The Bishops also address the use of the word "arsenokoitai" in the First Letter of St. Paul to the Corinthians, which IDNOWA leadership says, unlike the Bishops’ interpretation, it refers to the “exploitative sexual relationships between men, but not to durable ones based on love and mutual care.”

For the Bishops in Ghana, IDNOWA’s interpretation of the term is “neither supported by the immediate context of I Corinthians 6:7-11 nor by what we know of the Greco-Roman society of the time.”

St. Paul, the Bishops say, “is here warning his Corinthian Christians against engaging in homosexual acts which he considers as sinful and undignified of the Christian.”

GCBC members thank IDNOWA for the “desire to contribute to the national dialogue on homosexuality in Ghana” but remind members of the entity that “the long-held teaching of the Roman Catholic Church has been that while homosexual people ... are to be loved and respected and not discriminated against, homosexual acts are intrinsically immoral.”

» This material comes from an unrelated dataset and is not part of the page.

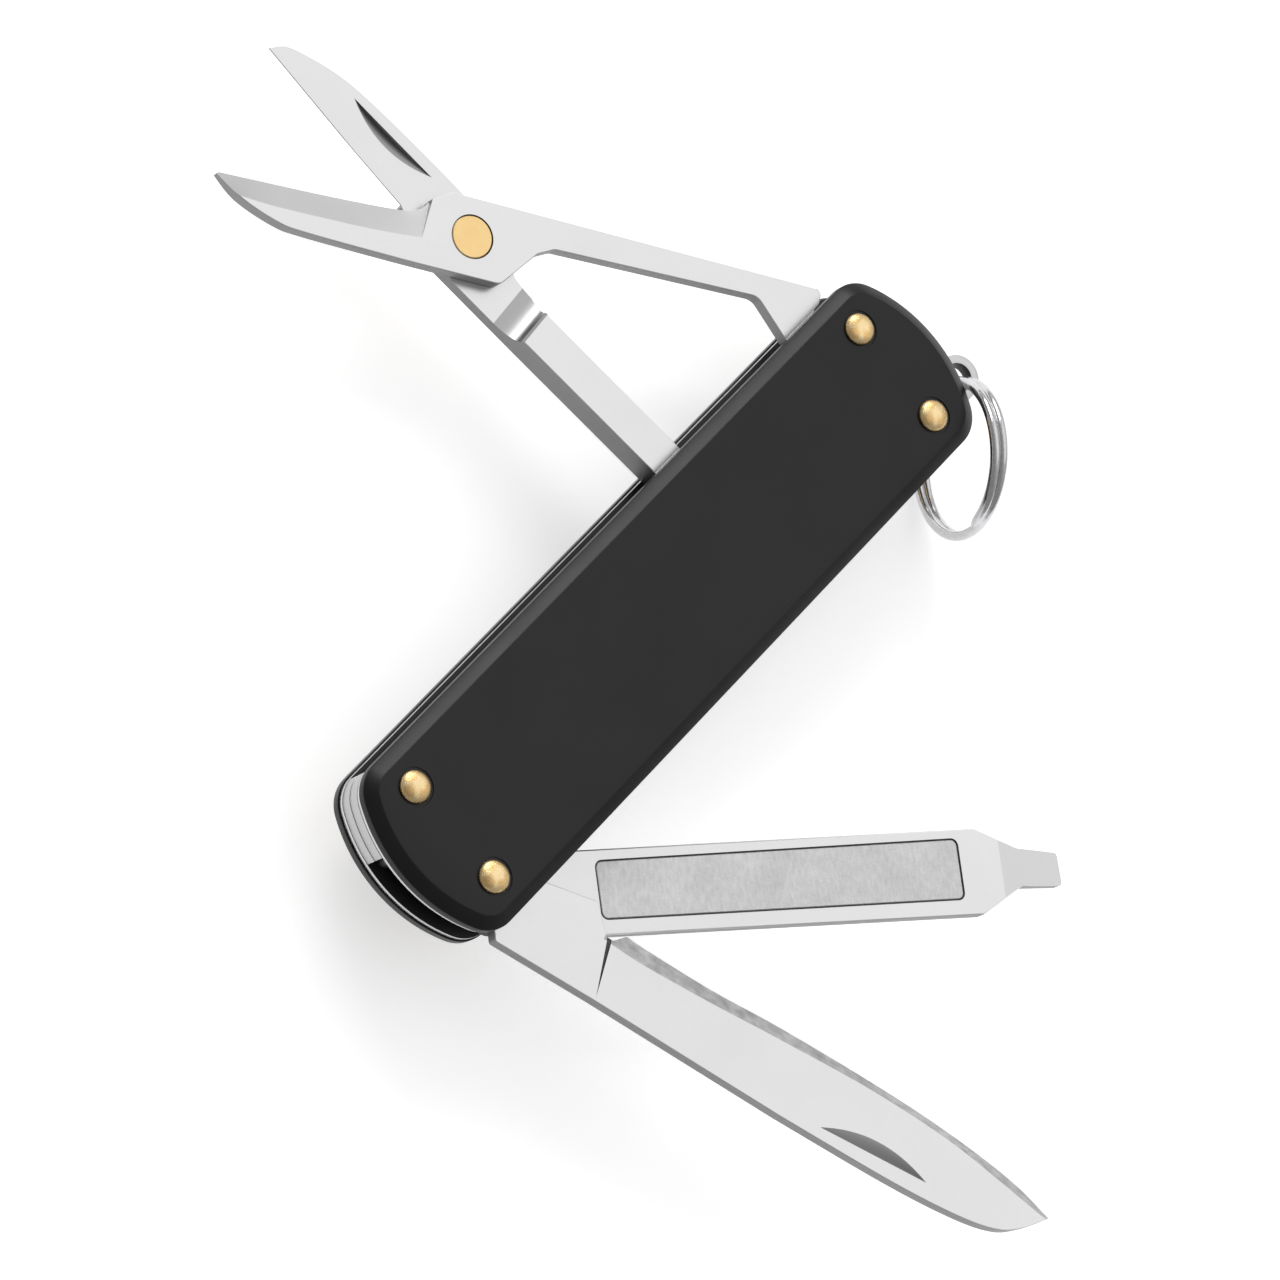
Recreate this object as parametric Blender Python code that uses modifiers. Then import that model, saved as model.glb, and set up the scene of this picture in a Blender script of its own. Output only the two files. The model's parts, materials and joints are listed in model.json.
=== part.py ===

“It is for this reason that the Church does not approve of ‘unions between people of the same sex,’” GCBC members say in their February 25 statement.

They add in reference to those involved in homosexual acts, “Following the example of Jesus himself who came not to call the righteous but sinners to repentance, the Church in her pastoral care is solicitous about the salvation of all God's children and endeavors to show them God's love and mercy.”